Written by Gemma Fraser on 1 April 2019 in News

The pledge to improve awareness and diagnosis comes ahead of World Autism Awareness Week 

 

Image credit: PA

Increased support for people with autism has been announced by the Scottish Government as part of a wider drive to improve public understanding of the condition.

In partnership with Queen Margaret University, a National Autism Implementation Team will work across children and adults services to improve the diagnosis process and care pathway for autism and other neurodevelopmental conditions, such as ADHD.

To improve public perception, an awareness campaign with the charity Inspiring Scotland will encourage people to see autism as a different way of thinking, rather than a disorder that can be cured.

It will also highlight the many strengths people with autism can bring to society.

The Scottish Government will also be working with Scottish Autism to improve the support given to newly diagnosed autistic people and their families, and steps are being taken with Education Scotland to refresh the autism resource available to all schools.

Minister for Mental Health Clare Haughey said: “We want Scotland to be an inclusive society in which everyone can play a full role and we are absolutely committed to changing attitudes and to showing the positive contributions that people with autism can make.

“These next steps will build on the work and progress we have made since the Scottish Government published the first Scottish Strategy for Autism in 2011.

“We want everyone to receive the support they need to reach their full potential, in the most suitable environment with a range of provisions in place to ensure this is the case.”

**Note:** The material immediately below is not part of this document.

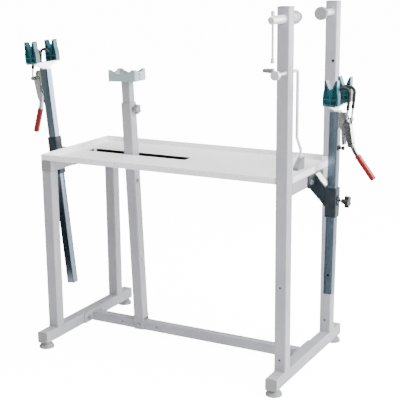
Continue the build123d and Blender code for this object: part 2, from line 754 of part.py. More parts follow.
    # lever: a channel straddling the cheeks, then a flat shank flared away from the tube
    swing = Plane(
        origin=flat.from_local_coords((pivot[0], pivot[1], 0)),
        x_dir=flat.x_dir.rotate(Axis((0, 0, 0), tuple(flat.z_dir)), lever_tilt),
        z_dir=flat.z_dir,
    )
    bend = math.radians(FLARE)
    knee = (10.0, -102.0)
    run = Vector(math.sin(bend), -math.cos(bend))
    wide = Vector(math.cos(bend), math.sin(bend)) * 7
    corner = Vector(*knee)
    with BuildPart() as clamp_lever:
        for way in (-1, 1):
            with BuildSketch(swing.offset(way * 12.6)):
                with BuildLine():
                    Polyline(
                        (-8, 9), (9, 10), (PIN_OUT + 8, 8), (24, -10),
                        (24, -90), (knee[0] + 8, knee[1] - 6), (knee[0] - 8, knee[1] - 2),
                        (-1, -60), (-9, -8), close=True,
                    )
                make_face()
                Circle(4.08, mode=Mode.SUBTRACT)
            extrude(amount=way * 3)
        with BuildSketch(swing):
            with BuildLine():
                Polyline((20, -16), (24, -16), (24, -90), (18, -108), (15.5, -107), (20.5, -90), close=True)
            make_face()
        extrude(amount=13, both=True)
        with BuildSketch(swing):
            with BuildLine():
                Polyline(
                    (knee[0] - 7, knee[1] + 16), (knee[0] + 11, knee[1] + 12),
                    tuple(corner + run * 30 + wide)[:2], tuple(corner + run * 72 + wide)[:2],
                    tuple(corner + run * 72 - wide)[:2], tuple(corner + run * 30 - wide)[:2], close=True,
                )
            make_face()
        extrude(amount=8, both=True)
        for way in (-1, 1):
            with BuildSketch(swing.offset(way * 15)):
                with Locations((PIN_OUT, 0)):
                    Circle(5.0)
            extrude(amount=way * (HOOK_HALF + 9 - 15))
    save(clamp_lever, f"clamp_lever_{side}")

    grip_start = corner + run * 46
    grip_spot = swing.from_local_coords((grip_start.X, grip_start.Y, 0))
    grip_plane = Plane(
        origin=grip_spot,
        x_dir=swing.z_dir,
        z_dir=swing.from_local_coords((grip_start.X + run.X, grip_start.Y + run.Y, 0)) - grip_spot,
    )
    with BuildPart() as clamp_grip:
        with BuildSketch(grip_plane):
            RectangleRounded(25, 23, 9)
        extrude(amount=GRIP_LONG)
        fillet(clamp_grip.faces().sort_by(Axis.Z)[0].edges(), 6)
        with BuildSketch(grip_plane.offset(-1)):
            Rectangle(16.06, 14.06)
        extrude(amount=27.1, mode=Mode.SUBTRACT)
    save(clamp_grip, f"clamp_grip_{side}")

    # hook: two legs from the lever pins, bent over towards the V-blocks
    pin_spot = swing.from_local_coords((PIN_OUT, 0, 0))
    hang = Plane(
        origin=pin_spot,
        x_dir=flat.x_dir.rotate(Axis((0, 0, 0), tuple(flat.z_dir)), hook_tilt),
        z_dir=flat.z_dir,
    )
    crown = seat + 41 - flat.to_local_coords(pin_spot).Y
    with BuildPart() as clamp_hook:
        for way in (-1, 1):
            with BuildSketch(hang.offset(way * (HOOK_HALF - 4.4))):
                Circle(9)
                Circle(5.08, mode=Mode.SUBTRACT)
            extrude(amount=way * 8.8)
            leg_root = hang.from_local_coords((0, 7, way * HOOK_HALF))
            with BuildSketch(Plane(origin=leg_root, x_dir=hang.x_dir, z_dir=hang.y_dir)):
                Circle(4)
            extrude(amount=crown - 7)
    save(clamp_hook, f"clamp_hook_{side}")

    with BuildPart() as hook_rubber:
        for way in (-1, 1):
            lane = hang.offset(way * HOOK_HALF)
            foot = lane.from_local_coords((0, 44, 0))
            bend_start = lane.from_local_coords((0, crown, 0))
            with BuildLine() as hook_path:
                Line(foot, bend_start)
                ThreePointArc(
                    bend_start,
                    lane.from_local_coords((-21, crown + 21, 0)),
                    lane.from_local_coords((-40.5, crown + 8, 0)),
                )
            with BuildSketch(Plane(origin=foot, x_dir=hang.x_dir, z_dir=hang.y_dir)):
                Circle(6.5)
            sweep(path=hook_path.wires()[0])
        for way in (-1, 1):
            below = hang.from_local_coords((0, 43, way * HOOK_HALF))
            with BuildSketch(Plane(origin=below, x_dir=hang.x_dir, z_dir=hang.y_dir)):
                Circle(4.03)
            extrude(amount=crown - 43 + 0.1, mode=Mode.SUBTRACT)
    save(hook_rubber, f"hook_rubber_{side}")


RIGHT = arm_plane("right", 657.0, 0.85)
LEFT = arm_plane("left", -718.0, 5.84)
build_arm("right", RIGHT, 245.0, -515.0, -185.0, -65.0, outward(RIGHT, 0, -117), 10.0, -4.5, 12.0)
rear_side = Plane(origin=LEFT.from_local_coords((0, 0, -88)), x_dir=LEFT.x_dir, z_dir=(0, 1, 0))
build_arm("left", LEFT, 352.0, -663.0, -133.0, 40.0, rear_side, -6.5, 10.0, 0.5)
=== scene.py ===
"""Workshop clamping stand: a square-tube bench with a slotted tray, a leaning saddle post,
two facing screw pads and two sliding V-block arms with hook clamps."""

import json
import logging
import math
from dataclasses import dataclass, field
from enum import Enum
from typing import Iterable, Sequence

import bmesh
import bpy
from mathutils import Matrix, Vector

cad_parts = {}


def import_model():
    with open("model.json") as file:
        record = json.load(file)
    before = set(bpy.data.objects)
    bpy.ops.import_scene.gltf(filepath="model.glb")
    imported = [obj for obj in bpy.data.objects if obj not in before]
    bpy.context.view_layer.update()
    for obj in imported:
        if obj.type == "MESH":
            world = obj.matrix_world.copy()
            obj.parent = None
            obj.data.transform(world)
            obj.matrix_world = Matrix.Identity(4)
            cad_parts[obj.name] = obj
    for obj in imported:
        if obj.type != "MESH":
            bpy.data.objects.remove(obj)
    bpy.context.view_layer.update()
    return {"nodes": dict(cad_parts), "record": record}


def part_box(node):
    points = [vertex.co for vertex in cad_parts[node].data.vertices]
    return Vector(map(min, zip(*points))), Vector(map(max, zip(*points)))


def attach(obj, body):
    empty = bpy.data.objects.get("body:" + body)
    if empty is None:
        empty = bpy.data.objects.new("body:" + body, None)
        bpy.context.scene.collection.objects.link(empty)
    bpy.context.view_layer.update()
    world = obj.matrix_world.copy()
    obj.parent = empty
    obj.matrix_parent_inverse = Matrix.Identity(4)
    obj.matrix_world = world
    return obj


LOG = logging.getLogger("stand")
MM = 0.001


# ---------------------------------------------------------------- finishes
class Pattern(Enum):
    """How a surface was made, which decides its texture."""

    POWDER_COAT = "powder coat"
    SPECKLED_ENAMEL = "speckled enamel"
    DRAWN_ZINC = "drawn zinc"
    MOULDED = "moulded"
    RUBBER = "rubber"
    CAST_PAINT = "cast paint"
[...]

Celia Tennant, chief executive of Inspiring Scotland, said: “We strive for a Scotland without poverty or disadvantage, and welcome the Scottish Government’s commitment to improving the lives of autistic people. These steps aim to increase society’s understanding of autism, to move away from stereotypes and to make clear the many strengths autistic people bring to society.

“We are proud to be a partner in this programme and look forward to working with autistic people, charities and organisations to create change for autistic people in Scotland.”